Three Soliders Missing in Iraq

In Iraq for a third day, thousands of U.S. troops backed up by aircraft and Iraqi forces continued their search for three missing American soldiers.

The condition of the men is not known, but their comrades want them back. Hugh Riminton has the latest from Baghdad.

Even as the search continues, a taunting message from the Al Qaeda backed Islamic State of Iraq on an insurgent website: "Searching for your soldiers will only exhaust and frustrate you. Your soldiers are in our hands. If you want their safety do not search for them."

On the third day, the search around Mamoudiya, an insurgent stronghold south of Baghdad known as the triangle of death, has brought no apparent breakthrough.

"At this time we believe they were abducted by terrorists belonging to Al Qaeda or an affiliated group, and this assessment is based on highly credible intelligence information," said Major General William Caldwell.

The capture of U.S. personnel touches the most senstive nerve in the U.S. military, whose motto is the same as their determination to leave no-one behind.

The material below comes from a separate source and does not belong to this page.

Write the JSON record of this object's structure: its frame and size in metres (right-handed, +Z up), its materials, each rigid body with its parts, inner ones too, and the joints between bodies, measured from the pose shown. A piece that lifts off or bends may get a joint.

"We know," said the Al Qaeda based group. "You would rather have your entire army killed than have one captured."

"We are doing everything we can to locate our soldiers who did nothing but come here to serve our country and help the Iraqi people," Caldwell said.

It plays on every American mind in Iraq.

"It's horrible to think about what they're going through right now. I pray we can figure out where they're at and get 'em back," Major Chip Daniels said.

The three missing men have not been seen since their two vehicle team was ambushed. During that ambush four other U.S. soldiers and an Iraqi were killed at the scene of the pre-dawn attack. According to analysts, there is little to no hope of negotiating their release.

"Al Qaeda, of all the various insurgent groups in Iraq, they're probably the most fanatical. And it's very unlikely that they can be brought off with money, or that they can be persuaded to compromise on other terms," said Peter Neumann of Kings College.

According to the U.S. military, it is receiving co-operation from ordinary Iraqis. There have already been tips from the Iraqi public, which have led to operations against what the Military calls targets of interest.